Es werden Verbrechen gegen die Menschheit und die Geschichte begangen

Fansa erklärt, dass der Tempel in der späten Hethiterzeit errichtet worden sei und Heim von vielen Kulturen, Byzanz inklusive, gewesen sei. Er meint, dass dieses Ziel nicht zufällig zu Beginn des Angriffs auf Efrîn ausgewählt worden sein könne. Da die kurdischen Kämpfer über keine Flugzeuge verfügen und es unwahrscheinlich sei, dass sie auf sich selbst schießen, bleibe als einziger Verantwortlicher für dieses Verbrechen an der Kultur der türkische Staat. Die Bilder belegten, dass der Angriff aus der Luft erfolgt sein müsse. Die Tempelanlagen, und insbesondere die Statuen, seien sehr groß gewesen und daher auch aus der Luft gut sichtbar.
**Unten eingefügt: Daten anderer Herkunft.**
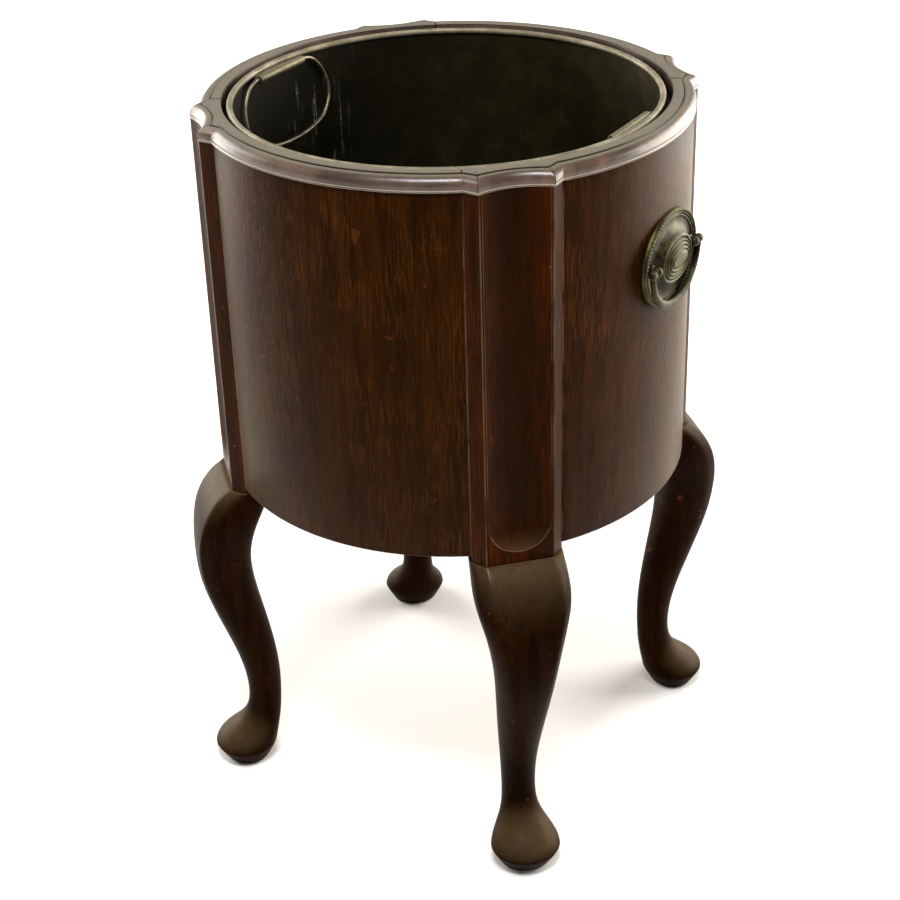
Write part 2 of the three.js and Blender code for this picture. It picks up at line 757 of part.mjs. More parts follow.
sideNames.forEach((name, i) => {
  const side = new THREE.Group();
  side.rotation.z = i * quarterTurn;
  tub.add(side);
  const hasHandle = name === 'right' || name === 'left';
  addPiece(`panel_${name}`, hasHandle ? drilledPanelGeometry() : panelGeometry(), mahogany, side);
  addPiece(`rim_moulding_${name}`, rimMouldingGeometry(), rubbedMahogany, side);
  if (!hasHandle) return;
  addPiece(`handle_plate_${name}`, plateGeometry(), handleBrass, side);
  addPiece(`handle_drop_${name}`, dropGeometry(), handleBrass, side);
  [['front', -1], ['rear', 1]].forEach(([end, sign]) => {
    const place = sign * (name === 'right' ? 1 : -1) * postOffset;
    const post = addPiece(`handle_post_${name}_${end}`, postGeometry(), handleBrass, side);
    post.position.set(0, place, pivotHeight);
    const nut = addPiece(`handle_nut_${name}_${end}`, nutGeometry(), handleBrass, side);
    nut.position.set(0, place, pivotHeight);
  });
});

cornerNames.forEach((name, i) => {
  const corner = new THREE.Group();
  corner.rotation.z = (i - 0.5) * quarterTurn;
  tub.add(corner);
  addPiece(`pilaster_${name}`, pilasterGeometry(), mahogany, corner);
  addPiece(`leg_${name}`, legGeometry(), mahogany, corner);
  addPiece(`leg_screw_${name}`, screwGeometry(), steel, corner);
  addPiece(`rim_break_${name}`, rimBreakGeometry(), rubbedMahogany, corner);
  addPiece(`rim_band_${name}`, bandGeometry(), rubbedMahogany, corner);
});

// The liner stands loose in the tub, pushed towards the front within its clearance.
const linerShiftShares = [0.27, -0.75];
const linerPlay = linerClearance - seatGap;
const linerGroup = new THREE.Group();
linerGroup.position.set(linerShiftShares[0] * linerPlay, linerShiftShares[1] * linerPlay, 0);
part.add(linerGroup);
addPiece('liner', linerGeometry(), linerBrass, linerGroup);
[['right', 0], ['left', Math.PI]].forEach(([name, turn]) => {
  const side = new THREE.Group();
  side.rotation.z = turn;
  linerGroup.add(side);
  addPiece(`liner_tube_${name}`, hingeTubeGeometry(), linerBrass, side);
  addPiece(`liner_bail_${name}`, linerBailGeometry(), linerBrass, side);
});

export default part;
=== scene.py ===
# %% [markdown]
# # A mahogany cellarette, dressed over its CAD frame
# The real object is a round wine cooler: four curved wall panels stand between four fluted
# pilasters, a mitred moulding runs round the top, and four cabriole legs carry the tub. A brass
# liner stands loose inside and an oval drop handle hangs on the left and the right.
# The CAD model gives every place and size. This lesson makes the finer shapes and the finishes,
# so the first step is to load that model and to note the box that it fills.

from math import acos, asin, atan2, cos, degrees, pi, radians, sin, sqrt

import bmesh
import bpy
from mathutils import Matrix, Vector


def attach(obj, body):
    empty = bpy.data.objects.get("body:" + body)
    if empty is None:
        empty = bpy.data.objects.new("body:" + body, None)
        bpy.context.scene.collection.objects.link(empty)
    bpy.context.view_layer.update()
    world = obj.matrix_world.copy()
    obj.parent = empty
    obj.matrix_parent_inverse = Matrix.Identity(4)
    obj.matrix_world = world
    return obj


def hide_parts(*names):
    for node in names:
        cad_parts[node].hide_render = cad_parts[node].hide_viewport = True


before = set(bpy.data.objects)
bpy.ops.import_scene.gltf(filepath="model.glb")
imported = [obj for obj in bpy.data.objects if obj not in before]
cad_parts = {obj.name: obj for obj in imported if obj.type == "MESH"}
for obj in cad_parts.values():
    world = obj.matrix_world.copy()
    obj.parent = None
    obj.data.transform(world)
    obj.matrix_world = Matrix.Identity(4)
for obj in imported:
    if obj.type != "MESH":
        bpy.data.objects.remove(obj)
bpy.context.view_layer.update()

# %% [markdown]
# ## The camera
# A photograph can be matched only from the same place. The camera's three directions and its
# distance were found by fitting the tub's rim, its corners and its feet in the photograph, so
# they are given as they came out. The small shift places the tub in the picture as it stands there.

# %% Set the camera at the photograph's view
camera_right = Vector((0.8577208, 0.5134096, -0.0269373))
camera_up = Vector((-0.2204255, 0.4145752, 0.8829156))
camera_back = Vector((0.4644649, -0.7513574, 0.4687583))
camera_place = Vector((0.68570, -1.11818, 1.01367))

lens = bpy.data.cameras.new("photo_lens")
lens.lens = 72.53
lens.sensor_width = 36
lens.shift_y = -0.0556
camera = bpy.data.objects.new("photo_camera", lens)
bpy.context.scene.collection.objects.link(camera)
turn = Matrix((camera_right, camera_up, camera_back)).transposed().to_4x4()
camera.matrix_world = Matrix.Translation(camera_place) @ turn
bpy.context.scene.camera = camera
print("camera distance to the origin, m:", round(camera_place.length, 3))

# %% [markdown]
# ## Shader sums as plain expressions
# A finish is mostly arithmetic: a streak of grain times a share of wear, one minus a mask. Small
# nodes are slow to read, so one class wraps a node's socket and lets Python's own signs add the
# Math nodes. One method makes every other node: it takes the node's type, its settings and the
# values or links of its sockets. Most finishes are a ground colour with stains laid over it in
# turn, each by its own mask, so one method does that too.

# %% A socket that can be added and multiplied
class Value:
    """A number that varies over a surface."""

    def __init__(self, finish, socket):
        self.finish = finish
        self.socket = socket

    def math(self, operation, *others):
        sockets = dict(enumerate((self, *others)))
        return self.finish.node("Math", {"operation": operation}, sockets)

    def __add__(self, other):
        return self.math("ADD", other)

    def __sub__(self, other):
        return self.math("SUBTRACT", other)

    def __rsub__(self, other):
        return self.finish.node("Math", {"operation": "SUBTRACT"}, {0: other, 1: self})

    def __mul__(self, other):
        return self.math("MULTIPLY", other)

    def __pow__(self, other):
        return self.math("POWER", other)

    __radd__ = __add__

    def between(self, low, high):
        """0 below low, 1 above high, with a soft step from one to the other."""
        settings = {"interpolation_type": "SMOOTHSTEP"}
        return self.finish.node("MapRange", settings, {0: self, 1: low, 2: high})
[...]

Deshalb glaube er, der Angriff sei bewusst durchgeführt worden. Zuvor habe auch das Assad-Regime historische Orte, an denen sich Aufständische befunden haben sollen bombardiert. Dass allerdings ein Land, dass sich darauf vorbereite der EU beizutreten und Verhandlungspartner des Westens sei, einen solchen Angriff durchführen könne, habe ihn erschüttert. Ayn Dara sei nicht nur das Erbe der Völker die in Syrien leben, sondern ebenso der ganzen Menschheit. Ein Erbe, das es geschafft hat 3.000 Jahre zu überleben, sei nun zum Opfer der Besatzungsambitionen eines Staates geworden. Deshalb dürfe die Welt zu dieser kulturellen Zerstörung nicht schweigen.